Her album JUDY was released several years before JUDY AT CARNEGIE HALL.  The 1956 album was arranged by Nelson Riddle and was her second CAPITOL album.  It's eleven tracks (I'll come back to that).

Quibbles?  "I Feel A Song Coming On" is very sleight song to me.  If you're going to use it, you probably need to open the album with it.  Instead, it's the third track and, sandwiched between better songs "Just Imagine" and "Last Night When We Were Young," it really does not shine.  It sounds like what it was, filler for the 1935 film EVERY NIGHT AT EIGHT (the song appears three times in that film). 

Instead of that song, the album opens with a percussion heavy "Come Rain Or Come Shine."  You could imagine Sheila E., today, doing this version of the Harold Arlen and Johnny Mercer classic song.  Judy gets to strut vocally on this song and it's a sure footed opener.   One of the few reviews I could find of a Judy studio album was in THE NEW YORKER (I have the CD ROM collection of THE NEW YORKER) and they noted:

What he [Nelson Riddle] has done with Harold Arlen's "Come Rain Or Come Shine" is particularly striking.  Always an engaging song, it becomes electrifying when Miss Garland, singing impulsively and altering the notes at will, is given a boost by her colleague's curiously driving instrumental support.  

The song that follows is dream scrawled on vinyl.

Just imagine
That he loves me dearly
Just imagine
That I am his sincerely


Judy floats those lyrics on heavenly notes and it's a tender approach that really nails the song and pulls you in. 

"April Showers" is another track that she's incredibly effective on and the way she uses elongated notes on that song is something to marvel over as are the instrumental interludes in the song.  "Any Place I Hang My Hat Is Home" is a song that's been recorded to great effect by Frank Sinatra and Barbra Streisand.  Many other artists have covered that song but few have made it their own.  On this album, Judy makes it her own and provides a lasting version of the song.  "I Will Come Back" is a one of a kind performance.  The song would later be used by Judy on the episode of THE JUDY GARLAND SHOW where she remembered and mourned President John F. Kennedy.  CBS had refused to allow her to do a tribute to JFK -- a show of patriotic songs with no spoken dialogue at all, to be aired the week after JFK's assassination.  But CBS President James Aubrey said no and that the country had to get back to nits normal routine.  Weeks later, knowing Aubrey planned to axe her show, she ignored him and recorded "The Battle Hymn of the Republic" and ended the show with "I Will Come Back."  She recorded it for the album JUDY because it was one of her father's favorite songs. 
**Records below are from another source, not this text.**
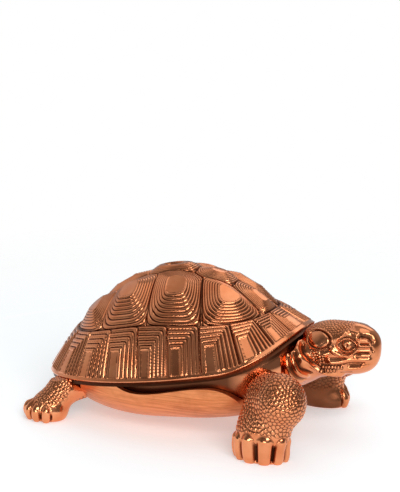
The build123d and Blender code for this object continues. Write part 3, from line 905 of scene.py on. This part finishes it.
def make_head():
    """Head and neck: a blunt beak, lidded eyes, smooth ear drums and a neck in loose folds."""
    clay = Clay((76, -31, 27), (139, 31, 80), head_pitch)
    form = joined([
        clay.ball((106.5, 0, 63.0), (23.0, 14.0, 13.2)),
        clay.ball((120.5, 0, 66.0), (13.4, 9.8, 9.6)),
        clay.ball((120.5, 0, 57.5), (13.0, 9.4, 9.6)),
        clay.ball((112.0, 0, 52.5), (17.5, 12.2, 8.6)),
        clay.ball((101.0, 6.0, 54.5), (12.0, 8.0, 11.0)),
        clay.ball((101.0, -6.0, 54.5), (12.0, 8.0, 11.0)),
        clay.rod((79.0, 0, 46.0), (99.0, 0, 55.0), 15.5, 13.0),
        clay.ball((84.5, 14.5, 49.5), (8.0, 11.0, 11.5)),
        clay.ball((84.5, -14.5, 49.5), (8.0, 11.0, 11.5)),
    ], 6.5)
    socket = clay.ball((117.0, 16.5, 65.6), (8.5, 4.6, 5.6))
    other_socket = clay.ball((117.0, -16.5, 65.6), (8.5, 4.6, 5.6))
    form = cut_from(form, np.minimum(socket, other_socket), 2.0)
    neck_end = 80.5
    form = np.maximum(form, neck_end - clay.x)
    points, faces = clay.skin(form)
    normals = point_normals(points, faces)
    lift, dark, scaled = head_details(points)
    points = points + normals * lift[:, None]
    points, groove = scaled_skin(points, faces, head_scale_size, scaled, seed=11)
    return cast_piece("turtle_head", "head", points, faces, np.maximum(groove, dark), leg_finish)


def make_tail():
    """A short scaled tail under the rear of the rim."""
    clay = Clay((-96, -6, 6), (-78, 6, 24), tail_pitch)
    form = joined([
        clay.rod((-81.5, 0, 15.6), (-88.0, 0, 14.4), 4.0, 3.0),
        clay.rod((-88.0, 0, 14.4), (-93.0, 0, 11.6), 3.0, 1.3),
    ], 2.0)
    tail_end = -80.9
    form = np.maximum(form, clay.x - tail_end)
    points, faces = clay.skin(form)
    points, groove = scaled_skin(points, faces, tail_scale_size, np.ones(len(points)), seed=12)
    return cast_piece("turtle_tail", "tail", points, faces, groove, leg_finish)


make_head()
make_tail()


def skin_copper():
    """The body's smooth skin: polished, with painted shade just under the rim of the shell and in the
    hollow along the middle of the body below it.
    """
    copper = Finish("skin_copper")
    place = copper.node("ShaderNodeTexCoord", output="Object")
    x = copper.node("ShaderNodeSeparateXYZ", {}, {0: place}, output="X")
    z = copper.node("ShaderNodeSeparateXYZ", {}, {0: place}, output="Z")
    ahead = x - shell_x * millimetre
    bend = copper.math_of("MAXIMUM", ahead - rim_flat_reach * millimetre, 0.0)
    rim = rim_height * millimetre + ahead * float(np.tan(rim_tilt))
    rim = rim + bend * bend * (0.5 / (rim_rise_radius * millimetre))
    # painted shade: darker just under the rim of the shell, and from about 2 cm under it upwards along
    # the middle of the body
    under_rim_shade = copper.between(-0.0060, -0.0034, z - rim)
    middle = copper.between(-0.085, -0.050, ahead) * (1.0 - copper.between(0.054, 0.068, ahead))
    pocket_shade = copper.between(-0.026, -0.016, z - rim) * middle
    painted_shade_share = copper.math_of("MAXIMUM", under_rim_shade * 0.9, pocket_shade * 0.89)
    cloud = copper.noise(0.014, 4.0)
    bright = (0.87, 0.34, 0.165, 1.0)
    warm = (0.76, 0.255, 0.11, 1.0)
    # colour of the painted shade
    dark = (0.05, 0.015, 0.007, 1.0)
    tone = copper.mix_colours(cloud, bright, warm)
    tone = copper.mix_colours(painted_shade_share, tone, dark)
    skin = copper.bump(copper.noise(0.006, 2.0), 0.0005, 0.10)
    return copper.finish(Base_Color=tone, Metallic=1.0, Roughness=0.09 + 0.3 * painted_shade_share, Normal=skin)


def brushed_copper():
    """The belly plate: rubbed along its length, satin and a little redder where the grain is deep."""
    copper = Finish("brushed_copper")
    streaks = copper.noise(0.05, 5.0, 0.65, copper.stretched_place((1.0, 9.0, 34.0)))
    cloud = copper.noise(0.022, 4.0, 0.6)
    light = (0.86, 0.33, 0.135, 1.0)
    deep = (0.66, 0.215, 0.075, 1.0)
    smudge = (0.45, 0.12, 0.038, 1.0)
    tone = copper.mix_colours(copper.between(0.38, 0.62, streaks), light, deep)
    tone = copper.mix_colours(copper.between(0.50, 0.72, cloud) * 0.6, tone, smudge)
    grain = copper.bump(streaks, 0.0003, 0.35)
    return copper.finish(Base_Color=tone, Metallic=1.0, Roughness=0.30 + 0.14 * streaks, Normal=grain)


def turned_metal(name, light, deep, roughness):
    """Plain machined metal with fine wear."""
    metal = Finish(name)
    wear = metal.noise(0.0009, 4.0)
    tone = metal.mix_colours(metal.between(0.3, 0.7, wear), light, deep)
    fine = metal.bump(metal.noise(0.0002, 2.0), 0.00003, 0.3)
    return metal.finish(Base_Color=tone, Metallic=1.0, Roughness=roughness + 0.12 * wear, Normal=fine)


def dress_nodes():
    """Finishes for the pieces that keep the shape of the solid model."""
    steel = turned_metal("screw_steel", (0.62, 0.61, 0.60, 1.0), (0.42, 0.41, 0.40, 1.0), 0.28)
    finishes = {
        "body_tub": skin_copper(),
        "belly_plate": brushed_copper(),
        "leg_screws": steel,
        "neck_screw": steel,
        "tail_screw": steel,
        "belly_screws": steel,
        "screw_washers": turned_metal(
            "washer_brass", (0.80, 0.60, 0.28, 1.0), (0.62, 0.43, 0.17, 1.0), 0.30),
    }
    for node, finish in finishes.items():
        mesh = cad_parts[node].data
        mesh.materials.clear()
        mesh.materials.append(finish)


dress_nodes()


# Floor, light and camera
def make_floor():
    """A pale floor that fades to white well away from the figure."""
    half = 1400
    corners = np.array([(-half, -half, 0), (half, -half, 0), (half, half, 0), (-half, half, 0)], float)
    floor = mesh_of("studio_floor", corners, np.array([[0, 1, 2, 3]]))
    paint = Finish("studio_white")
    shade = paint.noise(0.4, 2.0)
    tone = paint.mix_colours(shade * 0.1, (0.92, 0.95, 0.97, 1.0), (0.88, 0.91, 0.93, 1.0))
    place = paint.node("ShaderNodeTexCoord", output="Object")
    way = paint.node("ShaderNodeVectorMath", {"operation": "LENGTH"}, {0: place}, output="Value")
    shown = 1.0 - paint.between(0.20, 0.50, way)
    glow = paint.mix_colours(shade * 0.1, (0.95, 0.99, 1.0, 1.0), (0.93, 0.97, 0.98, 1.0))
    floor.data.materials.append(paint.finish(
        Base_Color=tone, Roughness=0.6, Alpha=shown, Emission_Color=glow, Emission_Strength=0.36))


# Light of the room: the same everywhere, then glows with a direction, faint edge, full edge and strength
figure_middle = (0.0, 0.0, 0.05)
room_base = 0.04
room_glows = (
    ((-0.454, 0.891, 0.0), -0.20, 0.50, 0.42),
    ((-1.0, 0.0, 0.25), 0.45, 0.95, 0.32),
    ((0.25, -0.15, 0.955), 0.60, 0.92, 0.14),
    ((0.93, -0.25, 0.25), 0.45, 0.92, 0.18),
    ((0.2, -0.98, 0.0), 0.60, 0.96, 0.28),
    ((-0.43, -0.41, 0.80), 0.72, 0.98, 0.12),
)


def softbox(name, place, size, strength):
    """A rectangular studio light at a place in metres, facing the figure."""
    light = bpy.data.lights.new(name, "AREA")
    light.shape = "RECTANGLE"
    light.size, light.size_y = size
    light.energy = strength
    lamp = bpy.data.objects.new(name, light)
    lamp.location = place
    lamp.rotation_euler = (Vector(figure_middle) - Vector(place)).to_track_quat("-Z", "Y").to_euler()
    bpy.context.scene.collection.objects.link(lamp)


def make_room():
    """White for the camera alone, and a dim room with soft glows for what the copper mirrors."""
    world = bpy.data.worlds.new("studio")
    bpy.context.scene.world = world
    world.use_nodes = True
    tree = world.node_tree
    tree.nodes.clear()
    seen = tree.nodes.new("ShaderNodeBackground")
    seen.inputs[0].default_value = (1.0, 1.0, 1.0, 1.0)
    room = tree.nodes.new("ShaderNodeBackground")
    way = tree.nodes.new("ShaderNodeTexCoord")
    total = room_base
    for toward, low, high, strength in room_glows:
        across = tree.nodes.new("ShaderNodeVectorMath")
        across.operation = "DOT_PRODUCT"
        across.inputs[1].default_value = toward
        tree.links.new(way.outputs["Generated"], across.inputs[0])
        bright = tree.nodes.new("ShaderNodeMapRange")
        bright.interpolation_type = "SMOOTHSTEP"
        for name, number in (("From Min", low), ("From Max", high), ("To Max", strength)):
            bright.inputs[name].default_value = number
        tree.links.new(across.outputs["Value"], bright.inputs["Value"])
        added = tree.nodes.new("ShaderNodeMath")
        tree.links.new(bright.outputs[0], added.inputs[0])
        if isinstance(total, float):
            added.inputs[1].default_value = total
        else:
            tree.links.new(total, added.inputs[1])
        total = added.outputs[0]
    tree.links.new(total, room.inputs[1])
    path = tree.nodes.new("ShaderNodeLightPath")
    mix = tree.nodes.new("ShaderNodeMixShader")
    output = tree.nodes.new("ShaderNodeOutputWorld")
    tree.links.new(path.outputs["Is Camera Ray"], mix.inputs[0])
    tree.links.new(room.outputs[0], mix.inputs[1])
    tree.links.new(seen.outputs[0], mix.inputs[2])
    tree.links.new(mix.outputs[0], output.inputs[0])


def hang_softboxes():
    """A key light ahead on the right, fill from behind and above, and a low strip for the tray."""
    softbox("key_box", (0.95, -0.92, 0.90), (0.85, 0.62), 11)
    softbox("back_box", (-0.2, 1.3, 1.1), (1.3, 0.7), 3)
    softbox("top_box", (0.25, 0.1, 1.6), (1.2, 1.2), 4)
    softbox("low_box", (0.15, -1.5, 0.16), (0.9, 0.22), 4)


# Picture size and the pixel where the middle of the shell is seen
picture_width = 400
picture_height = 492
target_across = 186
target_down = 345


def aim_camera():
    """The photograph's view: from the right of the figure, a little ahead and above."""
    azimuth = np.radians(27.0)
    elevation = np.radians(18.0)
    distance = 1.25
    target = Vector((shell_x * millimetre, 0, 0.045))
    back = Vector((
        np.sin(azimuth) * np.cos(elevation), -np.cos(azimuth) * np.cos(elevation), np.sin(elevation),
    ))
    camera_data = bpy.data.cameras.new("camera")
    camera_data.sensor_width = 36.0
    camera_data.lens = 141.0
    camera_data.clip_start = 0.05
    camera = bpy.data.objects.new("camera", camera_data)
    pixels_per_radian = camera_data.lens / camera_data.sensor_width * picture_height
    right = (-back).cross(Vector((0, 0, 1))).normalized()
    up = right.cross(-back)
    yaw = np.arctan((target_across - picture_width / 2) / pixels_per_radian)
    pitch = np.arctan((target_down - picture_height / 2) / pixels_per_radian)
    turn = Matrix.Rotation(yaw, 3, up) @ Matrix.Rotation(pitch, 3, right)
    forward = turn @ -back
    right = Matrix.Rotation(yaw, 3, up) @ right
    up = right.cross(forward)
    axes = Matrix((right, up, -forward)).transposed()
    camera.matrix_world = Matrix.Translation(target + distance * back) @ axes.to_4x4()
    bpy.context.scene.collection.objects.link(camera)
    bpy.context.scene.camera = camera


make_floor()
make_room()
hang_softboxes()
aim_camera()
bpy.context.scene.view_settings.view_transform = "Standard"

bpy.context.view_layer.update()
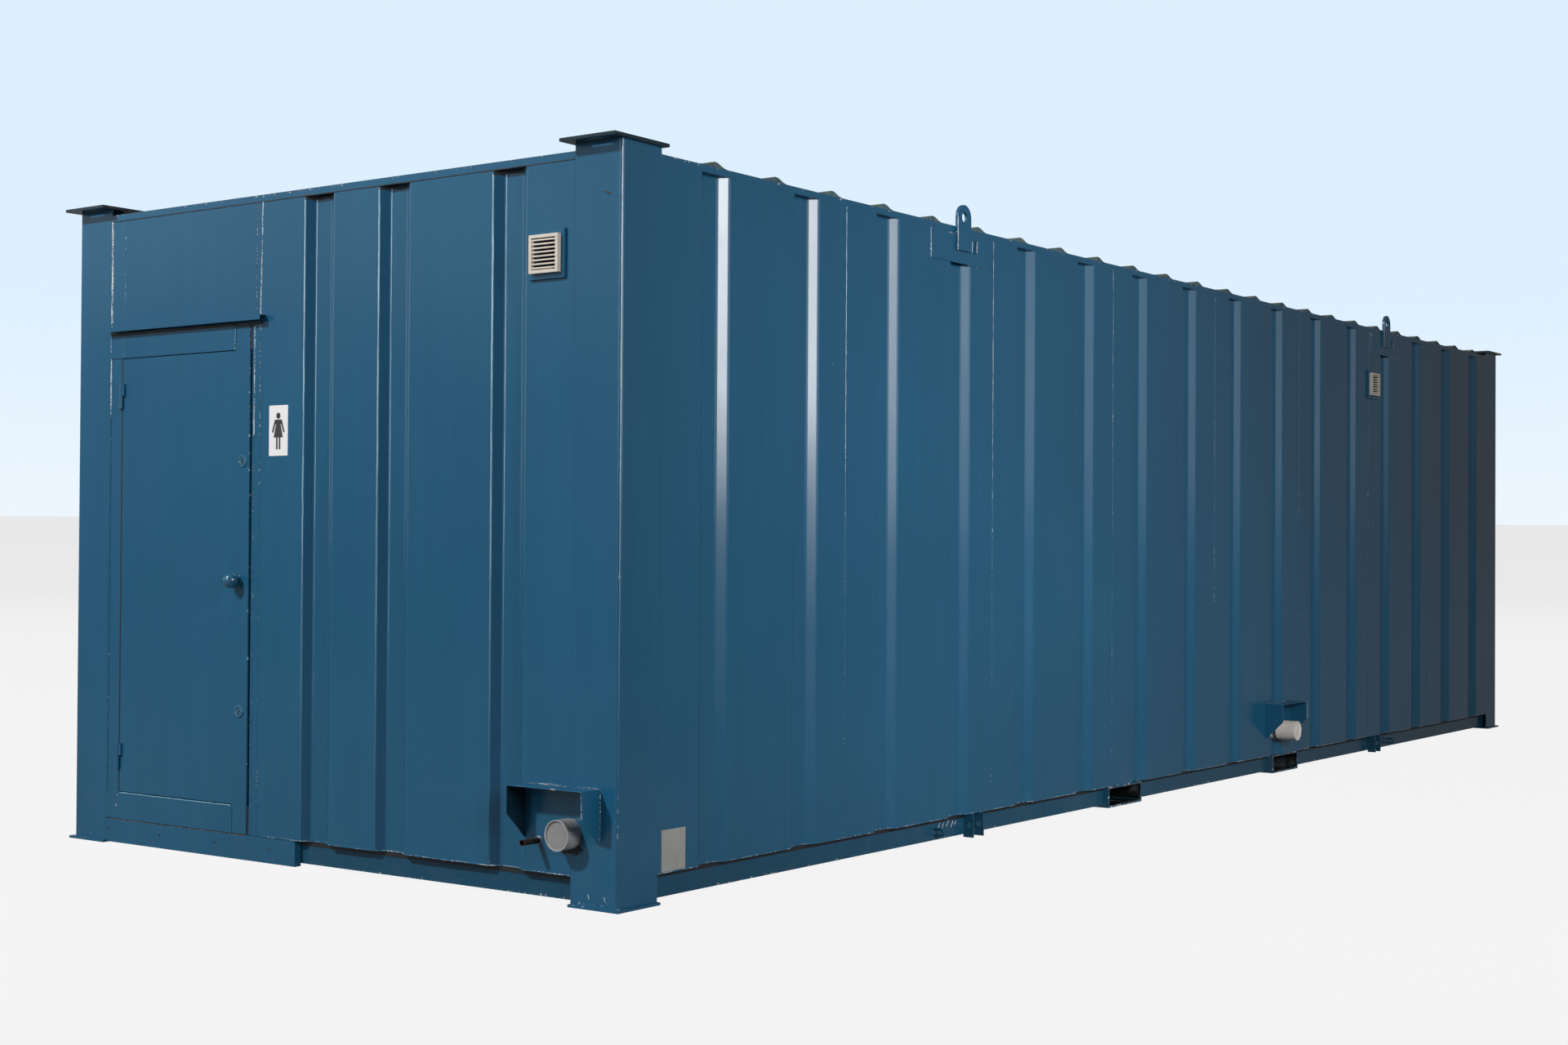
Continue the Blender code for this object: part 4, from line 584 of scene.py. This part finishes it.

The songs she recorded for this album were all songs that she was new to.  Her friend Roger Edens had been so important to her at MGM -- he was a songwriter and an arranger and, most of all, someone Judy could trust.  Though she had long ago parted from MGM, when it came time for this album, she again consulted Edens who told her that since her 1955 CAPITOL debut MISS SHOW BUSINESS had featured songs she'd been identified with for years ("Somewhere Over The Rainbow," "A Pretty Girl Milking Her Cow," etc), for the follow up she should record songs that she'd never tackled before.  ("Last Night When We Were Young" is a song she recorded many times and it was forever being cut from the films.  Her recording of it for JUDY was the first time the public got to hear her sing it.)

I really love her performance of Eubie Blake and Andy Razaf's "Memories Of You."




She's just amazing on that track.

I'm going to offer another video.



"I'm Old Fashioned."  I'm not reviewing that one.  If you download the album, you'll get that as a bonus track.  I'm reviewing from a vinyl LP and that's not on it.

The vinyl version is 11 songs and, other than "I Feel A Song Coming On," these are great songs and great performances.  Judy can alternate from brassy to dreamy in the same song.  She will always be one of the country's greatest singers.